The short “censures” of ancient writers have, perhaps, an interest of curiosity greater than their interest of value. It is |Censures and Commentaries on Orators, &c.| not improbable that they served as a pattern to Quintilian, who often suggests a knowledge of Dionysius.[[191]] But though they are ushered in with some quite irreproachable commonplaces as to the excellence of contemplating excellent models, they are themselves, at least sometimes, too brief, and too specifically sententious, to have much intrinsic interest or much teaching power. We are not greatly advanced in the understanding of Hesiod, whether we have read him or not, by being told that he paid attention to pleasure, and the smoothness of words, and harmonious composition. Nor can any of the poetical labels of our Halicarnassian be said to be very much more informing, while in dramatic writers he does not go beyond “The Three,” and has little to tell us that is newer than the tolerably obvious things that Æschylus is magnificent in his language, Sophocles noble in his characterisation, Euripides questionable in both. The historians he treats at first in contrasted pairs—Herodotus and Thucydides, of course, Philistus and Xenophon,—then Theopompus alone. The philosophers he polishes off in a combined paragraph of a dozen lines, which hardly attempts to be characteristic save in the case of Aristotle. And then, with a half apology for so summarily despatching these, he turns, as to his proper business, to the orators. But even here we have mere summary, and must turn to the far fuller, but, unluckily, not quite complete, Commentaries on the same subject.
These, addressed to his favourite correspondent Ammæus, begin with the familiar complaint (which no critical experience of the past ever drives from a critic’s mouth) about the badness of the literary times. The good old Attic Muse herself, like a neglected wife, is insulted, deprived of her rights, and even menaced in her existence, by impudent foreign baggages, Phrygian, or Carian, or Barbarian out and out. But we are rather surprised (till we remember that Dionysius was a settler at Rome, and that it was his interest, if not to do as the Romans did, at any rate to please them) to hear that things are improving, owing to the good sense of the governors of the Roman state, itself the governess of the world. There is some hope that this “senseless eloquence will not last for another generation.”[[192]] And Dionysius will do what he can to help the good work by a study of the six greatest of the old Attic orators, Lysias, Isocrates, Isæus, Demosthenes, Hyperides, Æschines. Unluckily we only have the first three of these, though a judgment of Deinarchus, not promised, exists, and the De Admiranda Vi supplies the gap, as far as Demosthenes goes, in even fuller measure than in proportion to the others. We may as well take these and other things together, in order to have something like a conspectus of the case before summing up the critical characteristics of this most interesting critic.

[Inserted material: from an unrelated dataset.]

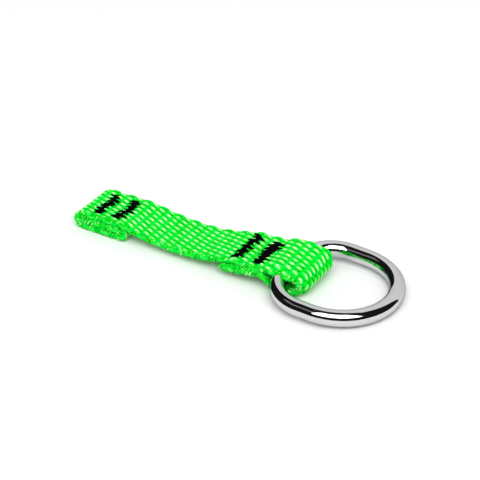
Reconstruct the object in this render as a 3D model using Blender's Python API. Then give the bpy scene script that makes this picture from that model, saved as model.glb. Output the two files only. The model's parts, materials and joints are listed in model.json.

If they are somewhat disappointing, this (to borrow the convenient bull) is not much more than we might have expected. |The minor works.| The De Admiranda Vi is by far the best of them, and contains a great deal of excellent criticism, both particular and general. But the orators had already for centuries been the very parade-ground of Rhetoric; and as paradoxical excursions from orthodox limits were, though by no means unknown to the ancients, not in great favour with them, everything that was likely to be said of the Ten was trite and hackneyed. The smaller epistles and the judgment of Thucydides (perverse as this last exploit is) are, on the whole, more interesting. The little paper on the Rhetoric of Aristotle and the Speeches of Demosthenes, arguing that the latter are anterior to the former, is of a kind with which modern times are only too familiar, but displays none of the puerility and false logic which, in our modern instances, that familiarity has taught us to associate with the kind. The contention is undoubtedly sound: the handling is reasonable, and the whole makes us distinctly sorry that Dionysius, who had access to so much that we have lost, did not write a complete History of Greek Literature, which would have been invaluable, instead of his History of Rome, which we could have done without, though it is far from valueless. As it is, this is one of the few important contributions to such a history that we possess, of really ancient date. If he is less happy in the judgment of Plato, inserted (with some on the historians) in the letter to Cnæus Pompey, this is principally due to that horror of poetic prose, of dithyrambic expression, which (perhaps for better reasons than we know) was then creeping over criticism, and which we shall find dominant in critical, though not in popular, estimate during the earlier centuries of the Roman Empire.